[EXERCISE]
Repeat the material exactly, every line of it.

[Extracted data entries]

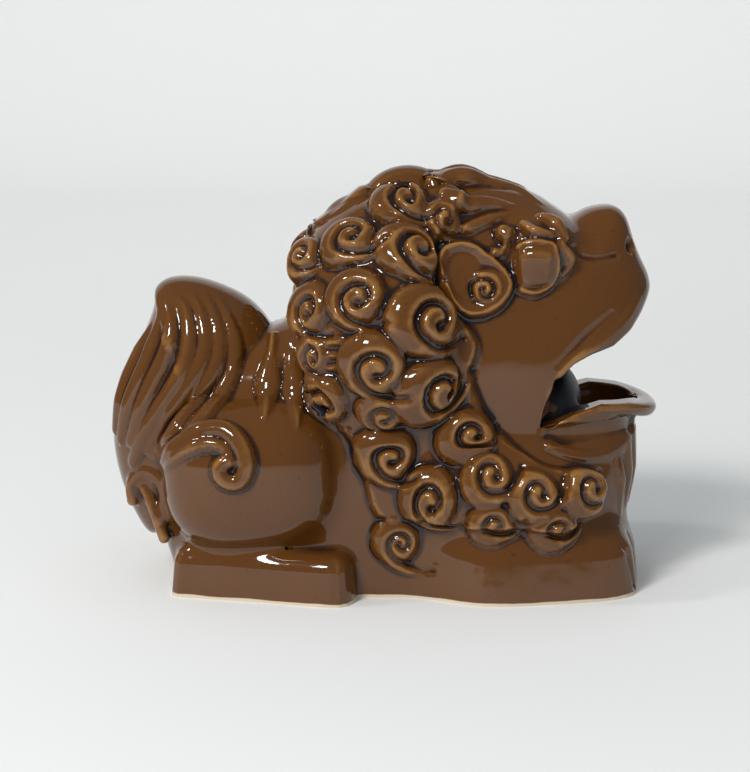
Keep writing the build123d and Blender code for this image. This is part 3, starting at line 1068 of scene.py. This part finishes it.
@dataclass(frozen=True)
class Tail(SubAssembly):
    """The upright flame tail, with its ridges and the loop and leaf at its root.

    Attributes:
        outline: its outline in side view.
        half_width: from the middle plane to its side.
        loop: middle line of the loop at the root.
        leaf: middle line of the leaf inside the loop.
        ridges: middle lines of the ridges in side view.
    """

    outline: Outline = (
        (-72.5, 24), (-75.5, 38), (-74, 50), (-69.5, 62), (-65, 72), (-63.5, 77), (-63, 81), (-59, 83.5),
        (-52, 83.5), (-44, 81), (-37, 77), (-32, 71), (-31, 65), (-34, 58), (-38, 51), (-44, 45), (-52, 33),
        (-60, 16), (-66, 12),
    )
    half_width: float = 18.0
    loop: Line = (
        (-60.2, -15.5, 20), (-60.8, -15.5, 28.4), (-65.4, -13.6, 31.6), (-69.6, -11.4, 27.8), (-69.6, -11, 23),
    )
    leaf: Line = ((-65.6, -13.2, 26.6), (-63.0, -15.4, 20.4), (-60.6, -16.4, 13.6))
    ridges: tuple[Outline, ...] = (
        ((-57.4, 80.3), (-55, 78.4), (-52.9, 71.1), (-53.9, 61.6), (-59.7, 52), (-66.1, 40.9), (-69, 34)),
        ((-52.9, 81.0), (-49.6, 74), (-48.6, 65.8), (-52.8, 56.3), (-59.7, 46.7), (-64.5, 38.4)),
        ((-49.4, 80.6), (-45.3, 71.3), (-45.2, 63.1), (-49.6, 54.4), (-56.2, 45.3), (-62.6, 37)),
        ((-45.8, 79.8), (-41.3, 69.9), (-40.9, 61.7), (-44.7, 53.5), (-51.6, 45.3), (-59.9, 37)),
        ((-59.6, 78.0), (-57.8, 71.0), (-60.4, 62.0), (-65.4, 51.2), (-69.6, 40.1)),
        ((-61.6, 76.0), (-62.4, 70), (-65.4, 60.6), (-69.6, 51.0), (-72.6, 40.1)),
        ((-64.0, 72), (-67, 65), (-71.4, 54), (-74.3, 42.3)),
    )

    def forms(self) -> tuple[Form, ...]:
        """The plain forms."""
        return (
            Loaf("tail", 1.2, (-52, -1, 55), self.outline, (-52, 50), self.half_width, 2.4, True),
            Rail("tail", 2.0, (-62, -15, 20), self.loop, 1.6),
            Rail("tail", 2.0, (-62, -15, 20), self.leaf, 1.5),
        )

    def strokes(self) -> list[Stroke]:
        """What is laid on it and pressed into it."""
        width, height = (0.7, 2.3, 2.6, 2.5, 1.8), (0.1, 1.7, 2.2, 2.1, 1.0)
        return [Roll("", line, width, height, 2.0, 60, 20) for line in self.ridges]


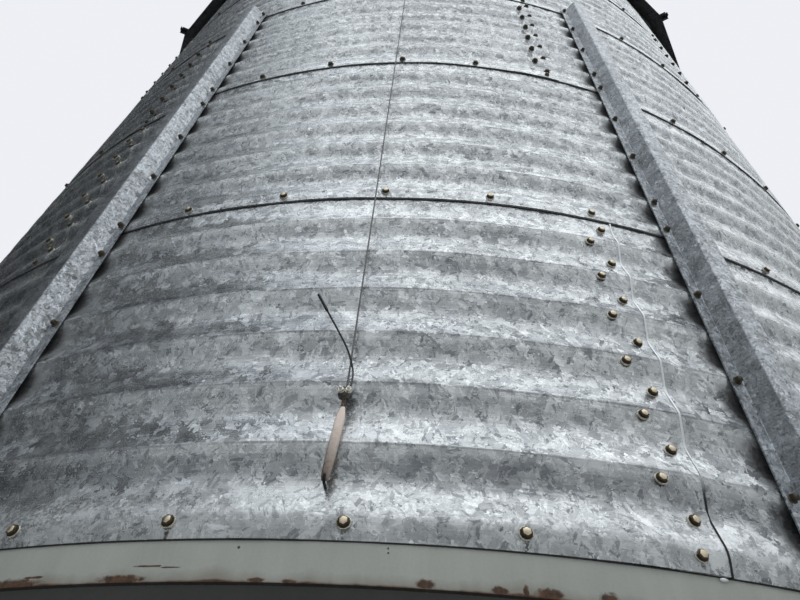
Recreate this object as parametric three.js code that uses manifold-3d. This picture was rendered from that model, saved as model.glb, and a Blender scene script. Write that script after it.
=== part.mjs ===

[ANSWER TO THIS PROBLEM]
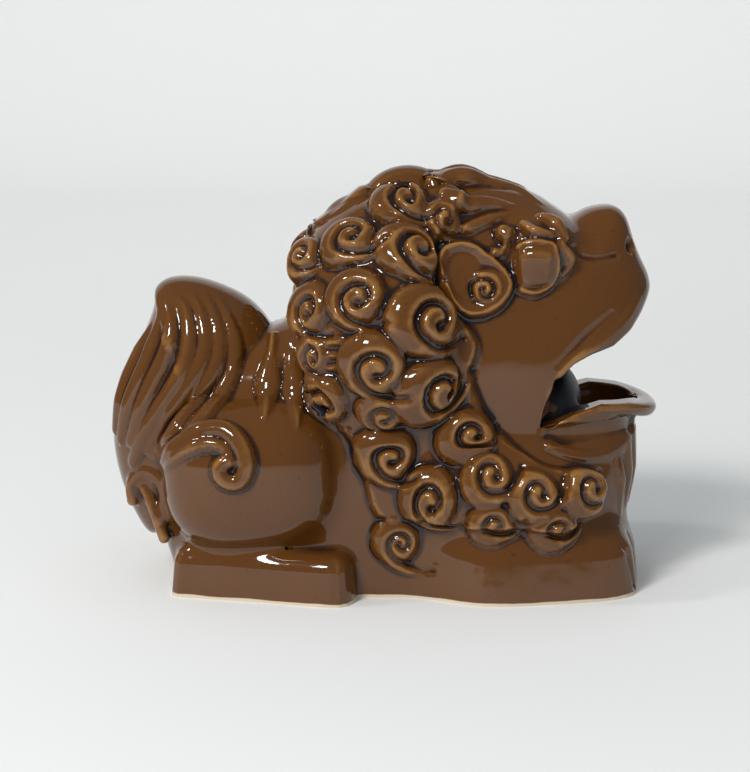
Keep writing the build123d and Blender code for this image. This is part 3, starting at line 1068 of scene.py. This part finishes it.
@dataclass(frozen=True)
class Tail(SubAssembly):
    """The upright flame tail, with its ridges and the loop and leaf at its root.

    Attributes:
        outline: its outline in side view.
        half_width: from the middle plane to its side.
        loop: middle line of the loop at the root.
        leaf: middle line of the leaf inside the loop.
        ridges: middle lines of the ridges in side view.
    """

    outline: Outline = (
        (-72.5, 24), (-75.5, 38), (-74, 50), (-69.5, 62), (-65, 72), (-63.5, 77), (-63, 81), (-59, 83.5),
        (-52, 83.5), (-44, 81), (-37, 77), (-32, 71), (-31, 65), (-34, 58), (-38, 51), (-44, 45), (-52, 33),
        (-60, 16), (-66, 12),
    )
    half_width: float = 18.0
    loop: Line = (
        (-60.2, -15.5, 20), (-60.8, -15.5, 28.4), (-65.4, -13.6, 31.6), (-69.6, -11.4, 27.8), (-69.6, -11, 23),
    )
    leaf: Line = ((-65.6, -13.2, 26.6), (-63.0, -15.4, 20.4), (-60.6, -16.4, 13.6))
    ridges: tuple[Outline, ...] = (
        ((-57.4, 80.3), (-55, 78.4), (-52.9, 71.1), (-53.9, 61.6), (-59.7, 52), (-66.1, 40.9), (-69, 34)),
        ((-52.9, 81.0), (-49.6, 74), (-48.6, 65.8), (-52.8, 56.3), (-59.7, 46.7), (-64.5, 38.4)),
        ((-49.4, 80.6), (-45.3, 71.3), (-45.2, 63.1), (-49.6, 54.4), (-56.2, 45.3), (-62.6, 37)),
        ((-45.8, 79.8), (-41.3, 69.9), (-40.9, 61.7), (-44.7, 53.5), (-51.6, 45.3), (-59.9, 37)),
        ((-59.6, 78.0), (-57.8, 71.0), (-60.4, 62.0), (-65.4, 51.2), (-69.6, 40.1)),
        ((-61.6, 76.0), (-62.4, 70), (-65.4, 60.6), (-69.6, 51.0), (-72.6, 40.1)),
        ((-64.0, 72), (-67, 65), (-71.4, 54), (-74.3, 42.3)),
    )

    def forms(self) -> tuple[Form, ...]:
        """The plain forms."""
        return (
            Loaf("tail", 1.2, (-52, -1, 55), self.outline, (-52, 50), self.half_width, 2.4, True),
            Rail("tail", 2.0, (-62, -15, 20), self.loop, 1.6),
            Rail("tail", 2.0, (-62, -15, 20), self.leaf, 1.5),
        )

    def strokes(self) -> list[Stroke]:
        """What is laid on it and pressed into it."""
        width, height = (0.7, 2.3, 2.6, 2.5, 1.8), (0.1, 1.7, 2.2, 2.1, 1.0)
        return [Roll("", line, width, height, 2.0, 60, 20) for line in self.ridges]


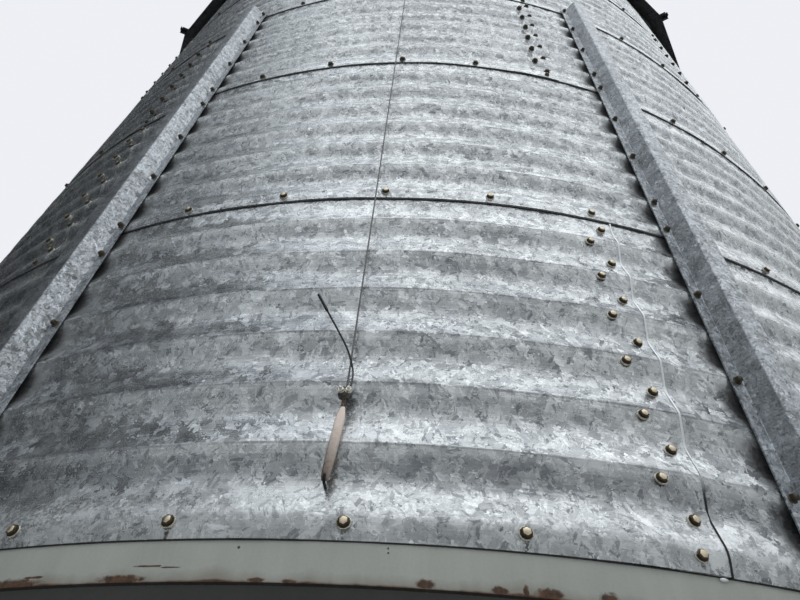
Recreate this object as parametric three.js code that uses manifold-3d. This picture was rendered from that model, saved as model.glb, and a Blender scene script. Write that script after it.
=== part.mjs ===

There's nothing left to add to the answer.